Requirements: Print every entry exactly as written.

Scripts that build objects:

^^^^

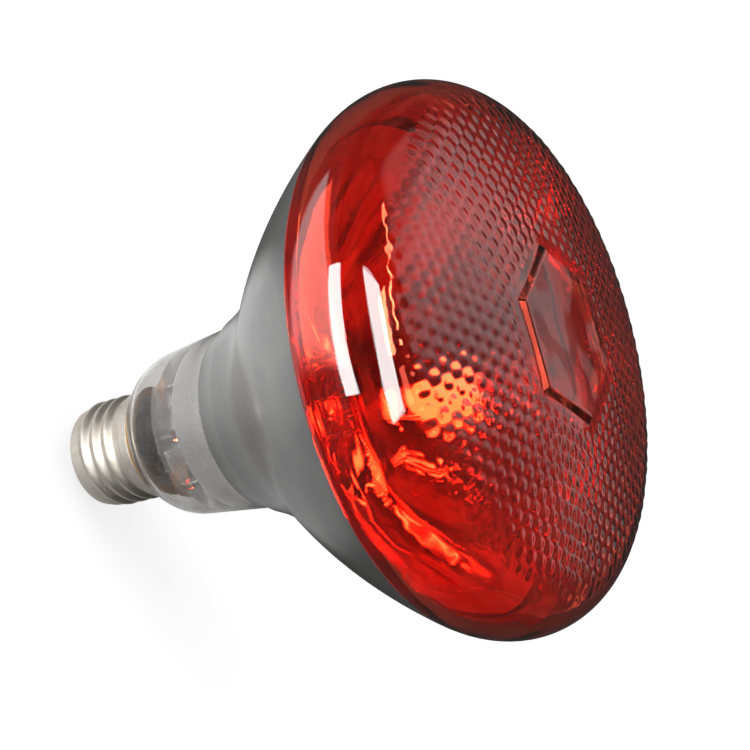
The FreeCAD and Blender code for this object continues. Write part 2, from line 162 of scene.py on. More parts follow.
# %% Shared group: handling marks
marks, marks_in, marks_out = new_group(
    "handling_marks",
    [("Place", "NodeSocketVector", None), ("Size", "NodeSocketFloat", 400.0), ("Seed", "NodeSocketFloat", 0.0)],
    [("Smudge", "NodeSocketFloat"), ("Scratch", "NodeSocketFloat")],
)
smudge = add(marks, "ShaderNodeTexNoise", "smudges", noise_dimensions="4D", Vector=marks_in["Place"],
             Scale=marks_in["Size"], W=marks_in["Seed"], Detail=4.0, Roughness=0.6)
stretched = add(marks, "ShaderNodeMapping", "stretch", Vector=marks_in["Place"], Scale=(1.0, 1.0, 9.0))
hair = add(marks, "ShaderNodeTexNoise", "hair scratches", noise_dimensions="4D", Vector=stretched.outputs["Vector"],
           W=marks_in["Seed"], Scale=sums(marks, "MULTIPLY", marks_in["Size"], 3.0), Detail=3.0, Roughness=0.7)
for mark, texture, low, high in (("Smudge", smudge, 0.42, 0.68), ("Scratch", hair, 0.60, 0.72)):
    contrast = add(marks, "ShaderNodeMapRange", "contrast", Value=texture.outputs["Fac"], From_Min=low, From_Max=high)
    marks.links.new(contrast.outputs["Result"], marks_out[mark])
print("group:", marks.name)


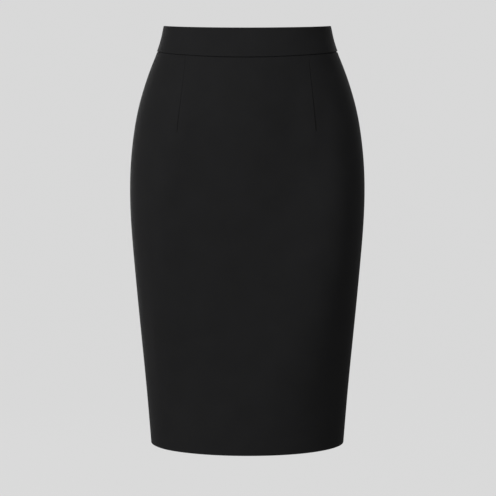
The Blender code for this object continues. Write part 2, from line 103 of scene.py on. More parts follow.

^^^^

Exercise response:
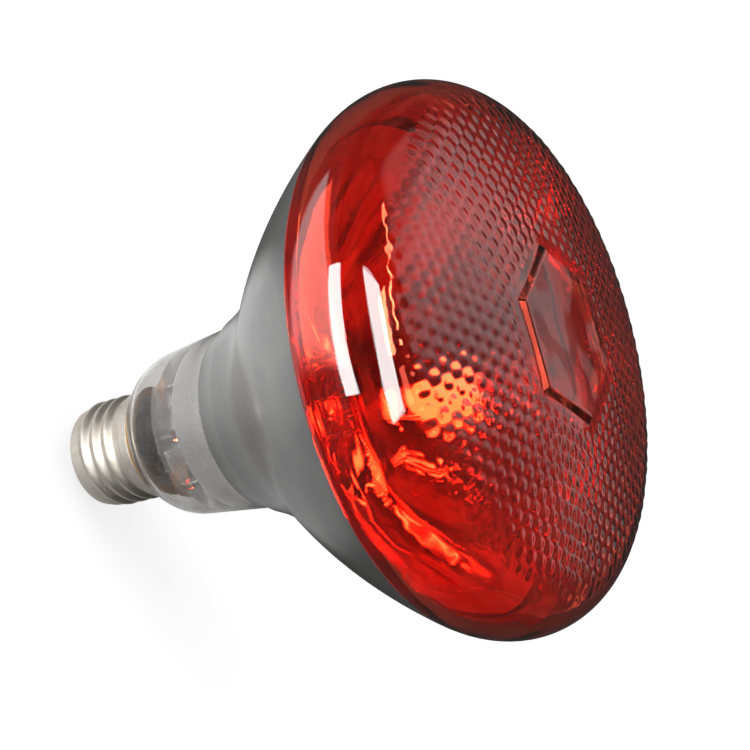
The FreeCAD and Blender code for this object continues. Write part 2, from line 162 of scene.py on. More parts follow.
# %% Shared group: handling marks
marks, marks_in, marks_out = new_group(
    "handling_marks",
    [("Place", "NodeSocketVector", None), ("Size", "NodeSocketFloat", 400.0), ("Seed", "NodeSocketFloat", 0.0)],
    [("Smudge", "NodeSocketFloat"), ("Scratch", "NodeSocketFloat")],
)
smudge = add(marks, "ShaderNodeTexNoise", "smudges", noise_dimensions="4D", Vector=marks_in["Place"],
             Scale=marks_in["Size"], W=marks_in["Seed"], Detail=4.0, Roughness=0.6)
stretched = add(marks, "ShaderNodeMapping", "stretch", Vector=marks_in["Place"], Scale=(1.0, 1.0, 9.0))
hair = add(marks, "ShaderNodeTexNoise", "hair scratches", noise_dimensions="4D", Vector=stretched.outputs["Vector"],
           W=marks_in["Seed"], Scale=sums(marks, "MULTIPLY", marks_in["Size"], 3.0), Detail=3.0, Roughness=0.7)
for mark, texture, low, high in (("Smudge", smudge, 0.42, 0.68), ("Scratch", hair, 0.60, 0.72)):
    contrast = add(marks, "ShaderNodeMapRange", "contrast", Value=texture.outputs["Fac"], From_Min=low, From_Max=high)
    marks.links.new(contrast.outputs["Result"], marks_out[mark])
print("group:", marks.name)


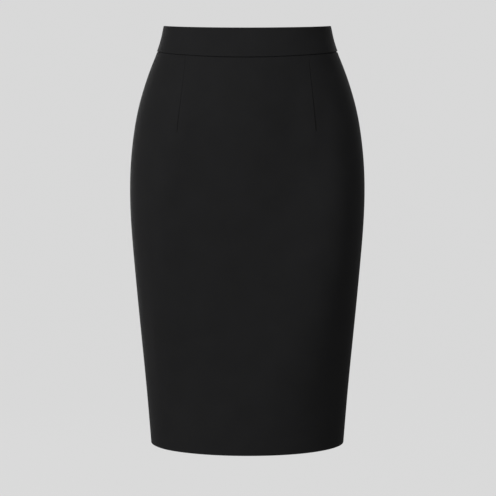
The Blender code for this object continues. Write part 2, from line 103 of scene.py on. More parts follow.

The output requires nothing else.